En noviembre de ese año, un hombre que se hacía llamar Leonardo se puso en contacto con el director de la Galería de los Uffizi de Florencia para ofrecerle un cuadro. Cuál no fue su asombro cuando vio que era la Monna Lisa robada en París dos años antes. Enseguida lo notificó a las autoridades y se procedió a la detención del tal Leonardo, que como es de suponer no se llamaba así.

Su nombre real era Vincenzo Peruggia. Era un antiguo trabajador del Louvre que había decidido sustraer la pintura pero no para venderla sino para devolverla a Italia. Creía que la obra había sido robada por Napoleón durante sus campañas militares en la península itálica. En realidad, aquella pieza había sido adquirida de forma legal por el rey de Francia Francisco I en 1517 o 1519 (la fecha no se conoce con exactitud).

Si esa era la verdadera y única intención de Peruggia no se sabe a ciencia cierta, porque algunas teorías defienden que habría formado parte de una trama de falsificaciones, pero no se ha podido demostrar nunca.

Ahora bien, la conjetura de Peruggia del expolio napoleónico tampoco era tan descabellada porque, aparte de arrasar militarmente el continente, el emperador galo también se llevó algunas de las mejores obras de arte de todas partes: Italia, España, Egipto... para después exhibirlas en el Louvre como trofeos, para gloria y orgullo de los franceses.
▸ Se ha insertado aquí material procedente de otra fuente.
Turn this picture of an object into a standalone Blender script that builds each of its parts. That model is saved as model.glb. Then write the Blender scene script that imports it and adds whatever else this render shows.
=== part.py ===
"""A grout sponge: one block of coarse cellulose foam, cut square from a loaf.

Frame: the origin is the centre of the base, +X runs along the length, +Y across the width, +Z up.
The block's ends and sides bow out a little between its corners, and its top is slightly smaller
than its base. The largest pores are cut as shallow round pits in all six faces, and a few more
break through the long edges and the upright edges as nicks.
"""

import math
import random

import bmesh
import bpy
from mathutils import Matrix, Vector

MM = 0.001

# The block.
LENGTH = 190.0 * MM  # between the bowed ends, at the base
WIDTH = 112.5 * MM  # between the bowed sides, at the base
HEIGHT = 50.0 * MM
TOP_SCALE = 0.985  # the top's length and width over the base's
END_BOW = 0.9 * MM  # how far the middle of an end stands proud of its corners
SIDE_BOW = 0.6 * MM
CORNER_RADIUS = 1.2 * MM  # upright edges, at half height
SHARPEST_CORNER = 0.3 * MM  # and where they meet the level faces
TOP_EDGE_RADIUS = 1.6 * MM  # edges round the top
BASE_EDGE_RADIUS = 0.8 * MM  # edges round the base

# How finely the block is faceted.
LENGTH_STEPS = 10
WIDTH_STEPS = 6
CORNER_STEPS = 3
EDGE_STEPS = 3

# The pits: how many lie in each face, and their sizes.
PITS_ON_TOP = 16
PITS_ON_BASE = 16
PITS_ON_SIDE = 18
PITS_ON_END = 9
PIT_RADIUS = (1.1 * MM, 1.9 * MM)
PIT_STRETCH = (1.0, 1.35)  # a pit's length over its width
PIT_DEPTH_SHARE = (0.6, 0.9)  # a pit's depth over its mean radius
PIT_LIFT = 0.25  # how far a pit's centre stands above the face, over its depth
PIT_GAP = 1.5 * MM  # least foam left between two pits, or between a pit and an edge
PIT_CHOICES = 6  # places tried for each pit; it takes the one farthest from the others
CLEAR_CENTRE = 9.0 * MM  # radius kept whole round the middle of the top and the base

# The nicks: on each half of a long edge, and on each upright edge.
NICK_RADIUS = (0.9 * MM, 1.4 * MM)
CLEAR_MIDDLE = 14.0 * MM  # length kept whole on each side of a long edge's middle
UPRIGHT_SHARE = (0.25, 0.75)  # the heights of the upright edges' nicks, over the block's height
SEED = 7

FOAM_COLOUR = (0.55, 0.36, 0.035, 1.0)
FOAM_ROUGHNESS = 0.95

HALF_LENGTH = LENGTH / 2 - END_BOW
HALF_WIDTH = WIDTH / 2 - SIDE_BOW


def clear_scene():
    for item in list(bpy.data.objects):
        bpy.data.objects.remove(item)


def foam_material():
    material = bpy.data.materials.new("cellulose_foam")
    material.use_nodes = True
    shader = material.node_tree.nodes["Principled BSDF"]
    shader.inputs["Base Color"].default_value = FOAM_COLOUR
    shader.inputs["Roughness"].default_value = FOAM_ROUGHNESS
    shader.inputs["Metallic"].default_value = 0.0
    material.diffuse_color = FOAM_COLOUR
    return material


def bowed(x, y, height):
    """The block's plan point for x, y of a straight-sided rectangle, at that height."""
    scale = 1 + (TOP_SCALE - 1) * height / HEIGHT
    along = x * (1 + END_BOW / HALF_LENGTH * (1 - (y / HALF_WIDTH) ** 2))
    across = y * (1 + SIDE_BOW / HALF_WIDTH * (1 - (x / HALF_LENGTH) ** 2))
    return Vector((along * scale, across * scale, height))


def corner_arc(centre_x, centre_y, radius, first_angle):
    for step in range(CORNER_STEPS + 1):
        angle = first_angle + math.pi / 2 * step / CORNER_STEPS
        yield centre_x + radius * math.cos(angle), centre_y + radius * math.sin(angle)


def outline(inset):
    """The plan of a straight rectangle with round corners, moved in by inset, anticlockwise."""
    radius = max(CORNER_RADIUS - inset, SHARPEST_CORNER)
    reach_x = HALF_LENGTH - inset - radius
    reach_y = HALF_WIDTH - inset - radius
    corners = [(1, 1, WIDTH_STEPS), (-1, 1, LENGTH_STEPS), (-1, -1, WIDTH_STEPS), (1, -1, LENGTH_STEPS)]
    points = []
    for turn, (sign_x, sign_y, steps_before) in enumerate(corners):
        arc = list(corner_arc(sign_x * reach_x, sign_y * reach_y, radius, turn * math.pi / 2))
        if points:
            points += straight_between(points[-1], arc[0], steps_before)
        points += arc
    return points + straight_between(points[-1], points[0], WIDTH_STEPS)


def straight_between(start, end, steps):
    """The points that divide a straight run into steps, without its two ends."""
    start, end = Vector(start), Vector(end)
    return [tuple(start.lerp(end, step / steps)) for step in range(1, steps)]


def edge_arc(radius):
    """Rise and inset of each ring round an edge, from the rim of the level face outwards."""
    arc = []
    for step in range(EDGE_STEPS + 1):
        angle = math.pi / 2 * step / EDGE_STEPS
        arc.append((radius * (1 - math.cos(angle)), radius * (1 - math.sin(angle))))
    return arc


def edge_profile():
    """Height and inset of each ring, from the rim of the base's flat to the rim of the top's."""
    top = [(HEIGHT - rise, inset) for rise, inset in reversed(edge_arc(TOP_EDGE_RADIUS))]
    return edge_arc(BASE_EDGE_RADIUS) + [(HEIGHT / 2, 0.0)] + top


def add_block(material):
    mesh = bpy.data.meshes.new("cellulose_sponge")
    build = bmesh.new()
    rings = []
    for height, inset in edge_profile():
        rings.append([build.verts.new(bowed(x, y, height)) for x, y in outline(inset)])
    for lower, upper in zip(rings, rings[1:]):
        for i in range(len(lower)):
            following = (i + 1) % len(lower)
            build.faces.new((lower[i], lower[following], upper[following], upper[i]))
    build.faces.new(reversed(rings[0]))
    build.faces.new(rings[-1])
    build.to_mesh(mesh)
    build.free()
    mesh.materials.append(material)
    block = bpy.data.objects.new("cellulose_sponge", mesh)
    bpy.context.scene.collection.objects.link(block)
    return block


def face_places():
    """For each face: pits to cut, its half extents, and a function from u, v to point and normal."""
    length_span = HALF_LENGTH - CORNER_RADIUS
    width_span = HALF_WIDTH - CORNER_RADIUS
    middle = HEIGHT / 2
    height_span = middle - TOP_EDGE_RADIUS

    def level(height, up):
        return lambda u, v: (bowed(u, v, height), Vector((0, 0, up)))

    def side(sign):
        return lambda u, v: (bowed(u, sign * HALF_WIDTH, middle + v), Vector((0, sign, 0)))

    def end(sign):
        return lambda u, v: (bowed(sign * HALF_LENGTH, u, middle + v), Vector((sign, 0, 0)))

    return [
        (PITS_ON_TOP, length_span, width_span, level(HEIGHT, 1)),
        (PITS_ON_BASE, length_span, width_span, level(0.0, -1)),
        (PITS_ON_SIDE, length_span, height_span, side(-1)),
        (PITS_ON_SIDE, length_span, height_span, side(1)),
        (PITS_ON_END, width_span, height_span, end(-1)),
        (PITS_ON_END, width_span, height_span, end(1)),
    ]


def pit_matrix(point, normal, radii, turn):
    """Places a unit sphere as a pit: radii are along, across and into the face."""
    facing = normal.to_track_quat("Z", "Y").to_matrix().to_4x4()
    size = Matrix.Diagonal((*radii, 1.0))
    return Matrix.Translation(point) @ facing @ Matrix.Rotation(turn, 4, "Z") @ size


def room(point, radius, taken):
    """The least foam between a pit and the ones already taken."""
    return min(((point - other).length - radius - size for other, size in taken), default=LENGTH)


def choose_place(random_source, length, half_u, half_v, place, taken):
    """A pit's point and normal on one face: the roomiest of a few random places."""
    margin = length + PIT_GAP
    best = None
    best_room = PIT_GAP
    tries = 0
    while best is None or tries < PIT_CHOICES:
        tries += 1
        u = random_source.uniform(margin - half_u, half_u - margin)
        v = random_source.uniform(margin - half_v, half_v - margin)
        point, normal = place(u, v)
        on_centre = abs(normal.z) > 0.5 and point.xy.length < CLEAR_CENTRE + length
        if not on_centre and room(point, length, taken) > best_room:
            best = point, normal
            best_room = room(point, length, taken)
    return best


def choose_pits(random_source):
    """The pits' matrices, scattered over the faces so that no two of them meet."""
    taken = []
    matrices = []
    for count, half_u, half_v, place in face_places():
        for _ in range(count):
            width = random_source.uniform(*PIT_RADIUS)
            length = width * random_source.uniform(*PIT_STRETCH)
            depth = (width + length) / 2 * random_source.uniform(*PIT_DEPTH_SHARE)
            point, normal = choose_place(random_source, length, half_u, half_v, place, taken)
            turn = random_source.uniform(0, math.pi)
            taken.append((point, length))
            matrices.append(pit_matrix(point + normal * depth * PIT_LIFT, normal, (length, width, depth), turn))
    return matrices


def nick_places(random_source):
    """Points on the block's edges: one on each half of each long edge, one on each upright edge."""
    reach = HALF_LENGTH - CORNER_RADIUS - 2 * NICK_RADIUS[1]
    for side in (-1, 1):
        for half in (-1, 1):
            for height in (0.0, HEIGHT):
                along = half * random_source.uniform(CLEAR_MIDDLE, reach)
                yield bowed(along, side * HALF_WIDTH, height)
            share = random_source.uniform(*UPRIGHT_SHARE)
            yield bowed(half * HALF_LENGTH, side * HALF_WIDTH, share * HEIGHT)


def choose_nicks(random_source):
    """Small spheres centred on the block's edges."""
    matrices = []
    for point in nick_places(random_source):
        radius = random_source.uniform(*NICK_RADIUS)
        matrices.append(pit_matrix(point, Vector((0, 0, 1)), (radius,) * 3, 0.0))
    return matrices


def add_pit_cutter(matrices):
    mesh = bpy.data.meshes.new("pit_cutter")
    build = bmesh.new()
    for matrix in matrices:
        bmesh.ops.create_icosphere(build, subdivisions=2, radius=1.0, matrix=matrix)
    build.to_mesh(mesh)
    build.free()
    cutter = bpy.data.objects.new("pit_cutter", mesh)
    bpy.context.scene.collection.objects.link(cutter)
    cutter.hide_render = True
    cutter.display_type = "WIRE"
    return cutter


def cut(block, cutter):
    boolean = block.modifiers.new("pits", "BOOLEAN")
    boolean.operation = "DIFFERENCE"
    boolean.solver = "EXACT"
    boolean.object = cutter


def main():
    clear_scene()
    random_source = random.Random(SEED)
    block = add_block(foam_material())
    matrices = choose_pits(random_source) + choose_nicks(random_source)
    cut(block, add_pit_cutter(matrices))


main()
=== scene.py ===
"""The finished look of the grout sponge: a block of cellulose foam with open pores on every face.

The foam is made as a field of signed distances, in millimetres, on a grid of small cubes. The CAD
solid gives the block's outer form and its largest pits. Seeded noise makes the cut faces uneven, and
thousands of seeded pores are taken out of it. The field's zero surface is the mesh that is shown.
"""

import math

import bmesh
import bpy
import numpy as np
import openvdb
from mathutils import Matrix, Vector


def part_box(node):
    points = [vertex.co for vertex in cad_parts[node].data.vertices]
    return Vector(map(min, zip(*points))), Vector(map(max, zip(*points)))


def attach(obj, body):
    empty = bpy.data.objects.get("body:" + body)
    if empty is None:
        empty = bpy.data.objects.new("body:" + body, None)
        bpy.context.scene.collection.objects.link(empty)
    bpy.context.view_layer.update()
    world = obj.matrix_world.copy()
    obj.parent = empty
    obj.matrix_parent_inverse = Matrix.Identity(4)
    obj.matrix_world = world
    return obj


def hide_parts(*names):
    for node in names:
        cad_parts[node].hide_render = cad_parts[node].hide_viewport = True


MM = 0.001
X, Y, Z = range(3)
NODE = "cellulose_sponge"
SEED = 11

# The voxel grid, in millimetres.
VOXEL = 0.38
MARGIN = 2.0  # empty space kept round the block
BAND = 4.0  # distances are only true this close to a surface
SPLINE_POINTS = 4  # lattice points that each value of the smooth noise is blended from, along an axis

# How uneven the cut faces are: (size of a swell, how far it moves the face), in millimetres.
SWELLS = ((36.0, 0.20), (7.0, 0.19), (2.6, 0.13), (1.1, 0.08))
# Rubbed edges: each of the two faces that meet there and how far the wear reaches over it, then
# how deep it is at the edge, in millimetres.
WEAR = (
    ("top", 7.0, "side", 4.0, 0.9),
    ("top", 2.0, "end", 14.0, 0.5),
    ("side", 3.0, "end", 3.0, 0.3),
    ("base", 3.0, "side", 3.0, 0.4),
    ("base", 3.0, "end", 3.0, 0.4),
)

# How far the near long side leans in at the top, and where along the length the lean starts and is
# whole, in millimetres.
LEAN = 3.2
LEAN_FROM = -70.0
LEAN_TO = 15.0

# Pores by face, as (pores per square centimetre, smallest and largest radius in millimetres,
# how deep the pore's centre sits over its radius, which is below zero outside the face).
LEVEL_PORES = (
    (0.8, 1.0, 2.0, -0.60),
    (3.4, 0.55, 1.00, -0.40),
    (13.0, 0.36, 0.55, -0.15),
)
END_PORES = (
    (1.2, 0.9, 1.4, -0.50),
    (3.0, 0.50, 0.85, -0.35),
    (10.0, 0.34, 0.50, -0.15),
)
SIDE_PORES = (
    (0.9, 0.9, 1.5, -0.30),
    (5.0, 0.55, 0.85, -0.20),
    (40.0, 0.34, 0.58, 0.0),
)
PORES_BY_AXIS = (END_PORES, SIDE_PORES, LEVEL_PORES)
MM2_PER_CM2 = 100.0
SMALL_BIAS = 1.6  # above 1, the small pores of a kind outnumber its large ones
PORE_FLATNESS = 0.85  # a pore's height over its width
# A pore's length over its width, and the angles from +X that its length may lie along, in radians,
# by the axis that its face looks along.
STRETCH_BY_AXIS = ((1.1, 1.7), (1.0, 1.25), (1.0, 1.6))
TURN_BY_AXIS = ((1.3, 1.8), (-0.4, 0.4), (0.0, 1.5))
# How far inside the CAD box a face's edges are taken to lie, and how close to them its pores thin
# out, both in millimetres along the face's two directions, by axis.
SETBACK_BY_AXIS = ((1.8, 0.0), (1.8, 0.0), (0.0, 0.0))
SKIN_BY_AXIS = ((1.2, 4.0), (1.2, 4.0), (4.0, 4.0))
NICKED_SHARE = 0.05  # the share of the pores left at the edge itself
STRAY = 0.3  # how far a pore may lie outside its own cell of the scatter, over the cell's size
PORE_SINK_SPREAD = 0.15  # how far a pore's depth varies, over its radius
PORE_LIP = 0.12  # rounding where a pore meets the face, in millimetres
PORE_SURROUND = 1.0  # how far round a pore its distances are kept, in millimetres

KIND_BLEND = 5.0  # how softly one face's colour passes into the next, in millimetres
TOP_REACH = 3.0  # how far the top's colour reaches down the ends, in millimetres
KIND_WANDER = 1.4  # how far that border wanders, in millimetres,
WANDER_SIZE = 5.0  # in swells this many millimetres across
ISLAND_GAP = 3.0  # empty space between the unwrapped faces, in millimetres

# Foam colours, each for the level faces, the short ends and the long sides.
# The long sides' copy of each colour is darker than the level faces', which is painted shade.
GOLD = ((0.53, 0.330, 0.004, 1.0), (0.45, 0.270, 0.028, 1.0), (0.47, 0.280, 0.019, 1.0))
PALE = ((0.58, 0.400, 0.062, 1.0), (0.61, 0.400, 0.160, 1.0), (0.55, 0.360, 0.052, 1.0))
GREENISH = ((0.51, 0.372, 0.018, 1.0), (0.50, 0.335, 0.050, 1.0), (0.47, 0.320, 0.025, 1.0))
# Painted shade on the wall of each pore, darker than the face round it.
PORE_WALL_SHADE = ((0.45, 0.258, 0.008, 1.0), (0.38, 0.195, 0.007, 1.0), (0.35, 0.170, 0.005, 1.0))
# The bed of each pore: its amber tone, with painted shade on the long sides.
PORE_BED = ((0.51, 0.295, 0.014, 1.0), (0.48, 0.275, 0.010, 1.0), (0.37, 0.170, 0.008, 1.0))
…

De hecho, fue durante su época que el museo recibió el impulso definitivo para convertirse en el referente que es hoy.

Tampoco es que Bonaparte hiciera algo excepcional. Todos los grandes museos occidentales poseen piezas de procedencia ilícita. Otra cosa es seguir haciéndolo en el siglo XXI, a menos que Jean-Luc Martinez pensara que vivía en tiempos de Napoleón.